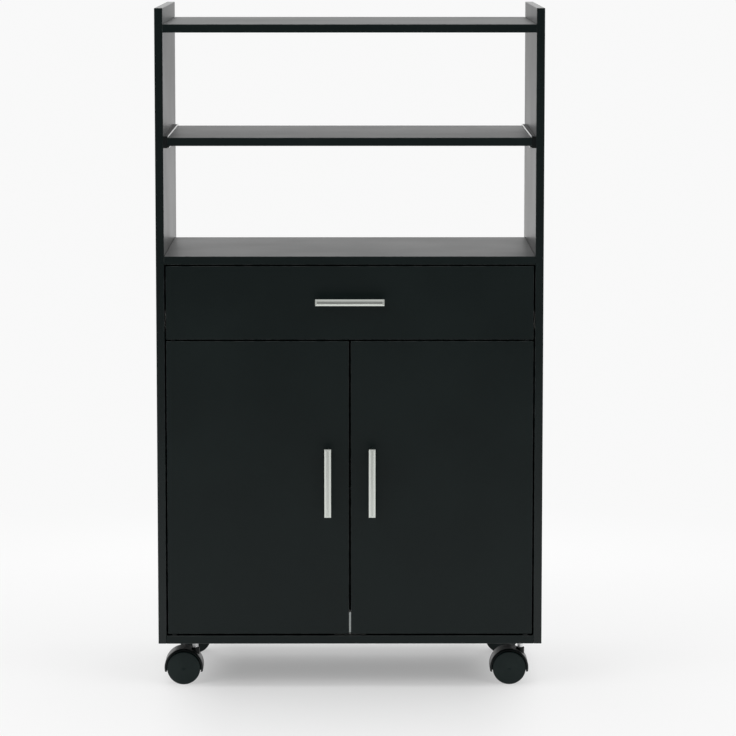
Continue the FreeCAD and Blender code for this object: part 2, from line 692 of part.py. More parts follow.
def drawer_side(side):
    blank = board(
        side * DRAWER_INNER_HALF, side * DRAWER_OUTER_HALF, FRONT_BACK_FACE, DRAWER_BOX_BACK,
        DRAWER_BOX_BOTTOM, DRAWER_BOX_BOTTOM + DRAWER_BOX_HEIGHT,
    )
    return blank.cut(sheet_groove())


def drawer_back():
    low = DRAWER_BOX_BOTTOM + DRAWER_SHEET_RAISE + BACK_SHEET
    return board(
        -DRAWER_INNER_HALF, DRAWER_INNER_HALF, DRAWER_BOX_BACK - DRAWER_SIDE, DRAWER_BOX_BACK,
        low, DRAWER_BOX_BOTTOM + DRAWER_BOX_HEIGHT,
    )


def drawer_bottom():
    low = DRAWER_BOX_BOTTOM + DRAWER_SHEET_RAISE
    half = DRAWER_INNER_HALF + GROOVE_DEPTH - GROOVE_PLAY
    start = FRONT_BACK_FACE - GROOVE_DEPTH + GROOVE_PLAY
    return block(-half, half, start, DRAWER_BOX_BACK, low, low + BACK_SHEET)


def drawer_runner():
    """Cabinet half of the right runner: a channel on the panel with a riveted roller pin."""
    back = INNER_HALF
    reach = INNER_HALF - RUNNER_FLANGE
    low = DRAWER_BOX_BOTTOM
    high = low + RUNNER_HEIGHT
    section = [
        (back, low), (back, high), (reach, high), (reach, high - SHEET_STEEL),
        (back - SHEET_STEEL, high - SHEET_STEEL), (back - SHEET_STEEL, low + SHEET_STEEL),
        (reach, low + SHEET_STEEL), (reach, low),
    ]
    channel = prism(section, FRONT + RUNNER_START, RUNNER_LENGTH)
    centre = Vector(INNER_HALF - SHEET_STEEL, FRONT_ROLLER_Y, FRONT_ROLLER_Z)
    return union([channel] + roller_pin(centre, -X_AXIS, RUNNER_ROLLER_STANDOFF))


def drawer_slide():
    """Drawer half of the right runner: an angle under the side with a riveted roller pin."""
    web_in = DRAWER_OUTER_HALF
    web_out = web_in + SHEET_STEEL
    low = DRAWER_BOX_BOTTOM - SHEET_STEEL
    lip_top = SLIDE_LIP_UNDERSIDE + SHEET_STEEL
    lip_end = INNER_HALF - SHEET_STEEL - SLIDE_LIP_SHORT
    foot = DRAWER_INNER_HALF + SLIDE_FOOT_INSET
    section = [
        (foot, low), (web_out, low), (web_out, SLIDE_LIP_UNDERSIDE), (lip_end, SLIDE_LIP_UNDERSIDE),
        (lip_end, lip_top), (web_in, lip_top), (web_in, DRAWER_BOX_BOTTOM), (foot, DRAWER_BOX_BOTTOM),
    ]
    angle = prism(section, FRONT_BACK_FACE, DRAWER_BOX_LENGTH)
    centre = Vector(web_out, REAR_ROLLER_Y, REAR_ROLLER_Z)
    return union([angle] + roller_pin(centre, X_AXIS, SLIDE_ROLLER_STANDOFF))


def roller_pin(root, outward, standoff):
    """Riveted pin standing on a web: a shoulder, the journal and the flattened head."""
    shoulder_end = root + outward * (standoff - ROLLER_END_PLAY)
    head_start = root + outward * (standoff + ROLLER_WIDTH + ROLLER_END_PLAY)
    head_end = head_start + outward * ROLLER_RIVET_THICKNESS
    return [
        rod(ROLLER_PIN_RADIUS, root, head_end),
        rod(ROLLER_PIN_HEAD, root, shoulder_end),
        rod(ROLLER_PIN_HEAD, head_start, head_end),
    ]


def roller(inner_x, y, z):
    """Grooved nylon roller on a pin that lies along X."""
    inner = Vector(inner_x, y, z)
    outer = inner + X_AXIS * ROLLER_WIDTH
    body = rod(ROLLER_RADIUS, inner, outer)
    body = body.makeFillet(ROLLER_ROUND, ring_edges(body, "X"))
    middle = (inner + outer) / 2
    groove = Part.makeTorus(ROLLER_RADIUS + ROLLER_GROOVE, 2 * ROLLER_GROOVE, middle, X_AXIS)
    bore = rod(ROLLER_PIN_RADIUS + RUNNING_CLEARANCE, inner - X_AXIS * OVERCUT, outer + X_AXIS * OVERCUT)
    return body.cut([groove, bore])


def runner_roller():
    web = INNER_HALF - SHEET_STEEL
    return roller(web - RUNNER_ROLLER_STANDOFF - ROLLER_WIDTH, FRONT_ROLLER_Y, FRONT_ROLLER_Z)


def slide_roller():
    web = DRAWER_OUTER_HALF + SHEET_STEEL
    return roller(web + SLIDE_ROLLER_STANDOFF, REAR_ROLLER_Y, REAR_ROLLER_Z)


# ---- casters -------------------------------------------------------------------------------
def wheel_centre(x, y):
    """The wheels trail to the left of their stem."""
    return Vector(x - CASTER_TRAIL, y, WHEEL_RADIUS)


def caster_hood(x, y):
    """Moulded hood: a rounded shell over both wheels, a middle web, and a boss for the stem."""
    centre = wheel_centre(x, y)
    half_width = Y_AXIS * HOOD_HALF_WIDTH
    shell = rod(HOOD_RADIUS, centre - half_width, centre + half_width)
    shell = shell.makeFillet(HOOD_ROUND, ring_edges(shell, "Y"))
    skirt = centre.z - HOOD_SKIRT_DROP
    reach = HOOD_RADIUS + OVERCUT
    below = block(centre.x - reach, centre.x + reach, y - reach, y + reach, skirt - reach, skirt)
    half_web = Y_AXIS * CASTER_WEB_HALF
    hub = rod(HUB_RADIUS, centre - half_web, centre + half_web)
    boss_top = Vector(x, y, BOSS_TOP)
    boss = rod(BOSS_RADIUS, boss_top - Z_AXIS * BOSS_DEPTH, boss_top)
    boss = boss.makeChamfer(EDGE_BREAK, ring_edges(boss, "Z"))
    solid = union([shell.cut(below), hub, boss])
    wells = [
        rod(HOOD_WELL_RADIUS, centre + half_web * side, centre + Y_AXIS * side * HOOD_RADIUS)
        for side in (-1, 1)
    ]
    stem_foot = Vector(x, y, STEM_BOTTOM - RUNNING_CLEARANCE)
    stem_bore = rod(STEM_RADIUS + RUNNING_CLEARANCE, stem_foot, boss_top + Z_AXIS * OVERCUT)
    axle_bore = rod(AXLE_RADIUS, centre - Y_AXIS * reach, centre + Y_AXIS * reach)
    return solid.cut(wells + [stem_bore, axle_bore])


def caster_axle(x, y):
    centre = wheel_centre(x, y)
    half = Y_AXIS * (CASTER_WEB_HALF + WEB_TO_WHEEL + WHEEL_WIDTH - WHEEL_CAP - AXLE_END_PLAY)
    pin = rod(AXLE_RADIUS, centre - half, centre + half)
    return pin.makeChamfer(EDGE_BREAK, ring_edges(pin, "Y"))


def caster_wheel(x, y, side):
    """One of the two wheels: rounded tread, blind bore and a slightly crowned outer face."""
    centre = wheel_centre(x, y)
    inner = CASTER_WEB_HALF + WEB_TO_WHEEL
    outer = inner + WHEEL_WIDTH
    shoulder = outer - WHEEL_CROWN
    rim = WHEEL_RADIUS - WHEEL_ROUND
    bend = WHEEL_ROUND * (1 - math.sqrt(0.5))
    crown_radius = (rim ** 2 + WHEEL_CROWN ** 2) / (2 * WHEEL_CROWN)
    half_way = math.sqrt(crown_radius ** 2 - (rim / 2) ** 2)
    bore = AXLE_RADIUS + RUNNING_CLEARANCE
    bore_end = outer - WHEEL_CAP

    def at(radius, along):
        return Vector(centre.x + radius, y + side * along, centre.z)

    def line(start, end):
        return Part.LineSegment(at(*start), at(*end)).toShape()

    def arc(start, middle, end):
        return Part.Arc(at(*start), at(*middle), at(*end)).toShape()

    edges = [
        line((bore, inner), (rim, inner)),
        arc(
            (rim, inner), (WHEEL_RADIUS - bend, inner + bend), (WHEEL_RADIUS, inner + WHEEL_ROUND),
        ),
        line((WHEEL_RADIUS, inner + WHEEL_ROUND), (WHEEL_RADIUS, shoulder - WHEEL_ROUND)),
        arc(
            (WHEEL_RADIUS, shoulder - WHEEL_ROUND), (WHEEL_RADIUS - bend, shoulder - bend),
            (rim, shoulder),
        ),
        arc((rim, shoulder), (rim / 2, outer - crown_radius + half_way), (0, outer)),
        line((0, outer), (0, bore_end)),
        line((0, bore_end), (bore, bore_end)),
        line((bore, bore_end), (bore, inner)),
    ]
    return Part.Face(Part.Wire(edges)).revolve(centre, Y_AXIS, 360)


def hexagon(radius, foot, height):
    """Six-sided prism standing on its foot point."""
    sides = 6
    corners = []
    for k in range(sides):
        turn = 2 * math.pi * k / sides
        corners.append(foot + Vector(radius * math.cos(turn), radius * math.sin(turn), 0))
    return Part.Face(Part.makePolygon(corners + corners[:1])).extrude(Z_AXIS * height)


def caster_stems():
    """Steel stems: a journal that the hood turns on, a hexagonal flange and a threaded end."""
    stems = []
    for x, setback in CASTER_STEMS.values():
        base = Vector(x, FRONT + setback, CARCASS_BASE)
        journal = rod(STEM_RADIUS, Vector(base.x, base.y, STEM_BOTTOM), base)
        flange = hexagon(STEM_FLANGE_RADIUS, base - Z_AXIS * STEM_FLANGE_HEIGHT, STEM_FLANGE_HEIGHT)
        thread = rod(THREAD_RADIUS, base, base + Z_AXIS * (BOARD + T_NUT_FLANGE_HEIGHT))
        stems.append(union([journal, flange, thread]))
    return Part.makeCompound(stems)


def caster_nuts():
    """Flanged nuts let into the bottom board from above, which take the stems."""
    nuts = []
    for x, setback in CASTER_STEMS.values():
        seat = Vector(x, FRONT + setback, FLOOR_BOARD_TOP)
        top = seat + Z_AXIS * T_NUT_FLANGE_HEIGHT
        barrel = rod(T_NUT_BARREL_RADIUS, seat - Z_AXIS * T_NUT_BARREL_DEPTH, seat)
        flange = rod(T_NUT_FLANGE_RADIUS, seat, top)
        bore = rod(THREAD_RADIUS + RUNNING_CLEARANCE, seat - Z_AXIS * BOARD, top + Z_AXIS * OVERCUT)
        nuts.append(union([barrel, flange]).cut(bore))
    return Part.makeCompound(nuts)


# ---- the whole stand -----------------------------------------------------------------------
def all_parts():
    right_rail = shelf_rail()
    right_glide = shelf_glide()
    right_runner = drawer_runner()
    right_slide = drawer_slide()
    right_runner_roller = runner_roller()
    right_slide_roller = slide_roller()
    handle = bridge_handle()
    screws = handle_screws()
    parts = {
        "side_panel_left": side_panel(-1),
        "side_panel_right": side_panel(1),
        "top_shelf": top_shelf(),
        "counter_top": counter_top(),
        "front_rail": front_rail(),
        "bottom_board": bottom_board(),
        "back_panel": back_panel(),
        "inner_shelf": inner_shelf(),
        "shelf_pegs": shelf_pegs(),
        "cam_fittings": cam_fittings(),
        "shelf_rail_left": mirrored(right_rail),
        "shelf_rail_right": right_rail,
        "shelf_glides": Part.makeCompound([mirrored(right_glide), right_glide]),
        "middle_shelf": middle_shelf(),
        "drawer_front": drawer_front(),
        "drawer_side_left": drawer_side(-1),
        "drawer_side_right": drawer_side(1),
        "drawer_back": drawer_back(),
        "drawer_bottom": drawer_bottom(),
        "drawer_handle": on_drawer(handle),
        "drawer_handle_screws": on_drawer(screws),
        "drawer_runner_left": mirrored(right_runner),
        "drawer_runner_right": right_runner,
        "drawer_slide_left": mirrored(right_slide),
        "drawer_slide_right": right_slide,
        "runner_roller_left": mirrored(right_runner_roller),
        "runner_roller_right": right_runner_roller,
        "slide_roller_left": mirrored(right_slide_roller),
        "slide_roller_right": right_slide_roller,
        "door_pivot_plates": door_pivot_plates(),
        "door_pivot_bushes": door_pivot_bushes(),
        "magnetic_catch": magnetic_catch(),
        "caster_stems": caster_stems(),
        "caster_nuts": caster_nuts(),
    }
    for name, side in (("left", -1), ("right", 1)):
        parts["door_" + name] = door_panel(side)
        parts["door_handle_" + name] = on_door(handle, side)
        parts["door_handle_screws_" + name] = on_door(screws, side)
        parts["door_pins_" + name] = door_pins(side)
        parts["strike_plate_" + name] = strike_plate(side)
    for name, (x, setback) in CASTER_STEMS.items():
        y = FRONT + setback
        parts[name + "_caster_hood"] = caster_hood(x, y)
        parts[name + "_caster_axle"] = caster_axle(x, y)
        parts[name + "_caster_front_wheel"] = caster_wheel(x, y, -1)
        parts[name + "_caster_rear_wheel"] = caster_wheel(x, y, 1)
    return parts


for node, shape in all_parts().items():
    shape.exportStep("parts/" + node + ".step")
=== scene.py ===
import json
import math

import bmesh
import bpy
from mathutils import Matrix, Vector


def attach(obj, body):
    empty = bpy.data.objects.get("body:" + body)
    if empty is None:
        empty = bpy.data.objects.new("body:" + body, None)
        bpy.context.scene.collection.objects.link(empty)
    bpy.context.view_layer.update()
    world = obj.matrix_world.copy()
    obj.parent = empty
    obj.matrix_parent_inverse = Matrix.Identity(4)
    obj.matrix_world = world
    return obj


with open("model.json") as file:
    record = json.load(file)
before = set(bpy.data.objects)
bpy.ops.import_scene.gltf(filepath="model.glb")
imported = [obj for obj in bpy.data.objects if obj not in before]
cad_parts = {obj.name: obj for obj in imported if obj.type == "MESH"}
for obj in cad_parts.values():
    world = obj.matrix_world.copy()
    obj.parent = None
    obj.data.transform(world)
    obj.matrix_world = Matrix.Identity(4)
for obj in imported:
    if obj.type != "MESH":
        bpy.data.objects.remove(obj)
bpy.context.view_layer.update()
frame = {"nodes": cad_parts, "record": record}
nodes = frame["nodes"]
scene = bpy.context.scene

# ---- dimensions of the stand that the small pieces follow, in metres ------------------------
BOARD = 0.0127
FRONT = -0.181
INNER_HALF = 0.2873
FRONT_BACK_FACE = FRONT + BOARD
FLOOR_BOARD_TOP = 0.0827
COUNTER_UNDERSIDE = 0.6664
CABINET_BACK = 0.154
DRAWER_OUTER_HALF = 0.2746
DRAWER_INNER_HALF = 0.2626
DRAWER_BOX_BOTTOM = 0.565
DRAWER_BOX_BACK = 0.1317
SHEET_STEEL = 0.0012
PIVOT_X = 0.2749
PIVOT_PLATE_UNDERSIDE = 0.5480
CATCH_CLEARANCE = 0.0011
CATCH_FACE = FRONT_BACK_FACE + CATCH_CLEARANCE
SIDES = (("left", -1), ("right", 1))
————
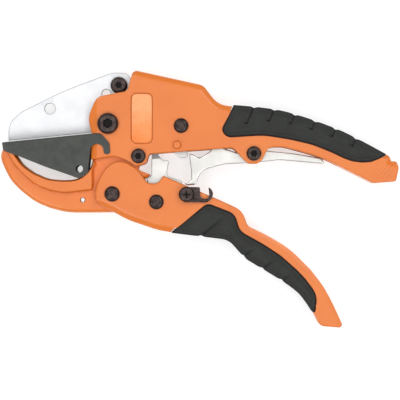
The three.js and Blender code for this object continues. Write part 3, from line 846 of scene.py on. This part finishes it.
————
STATED TASK - Take the line that contains "name] = strike_plate(side)", the line that contains "obj.matrix_parent_inverse = Matrix.Identity(4)", and all lines between, and give them again exactly; include no other line.

REPLY TO THE TASK -
        parts["strike_plate_" + name] = strike_plate(side)
    for name, (x, setback) in CASTER_STEMS.items():
        y = FRONT + setback
        parts[name + "_caster_hood"] = caster_hood(x, y)
        parts[name + "_caster_axle"] = caster_axle(x, y)
        parts[name + "_caster_front_wheel"] = caster_wheel(x, y, -1)
        parts[name + "_caster_rear_wheel"] = caster_wheel(x, y, 1)
    return parts


for node, shape in all_parts().items():
    shape.exportStep("parts/" + node + ".step")
=== scene.py ===
import json
import math

import bmesh
import bpy
from mathutils import Matrix, Vector


def attach(obj, body):
    empty = bpy.data.objects.get("body:" + body)
    if empty is None:
        empty = bpy.data.objects.new("body:" + body, None)
        bpy.context.scene.collection.objects.link(empty)
    bpy.context.view_layer.update()
    world = obj.matrix_world.copy()
    obj.parent = empty
    obj.matrix_parent_inverse = Matrix.Identity(4)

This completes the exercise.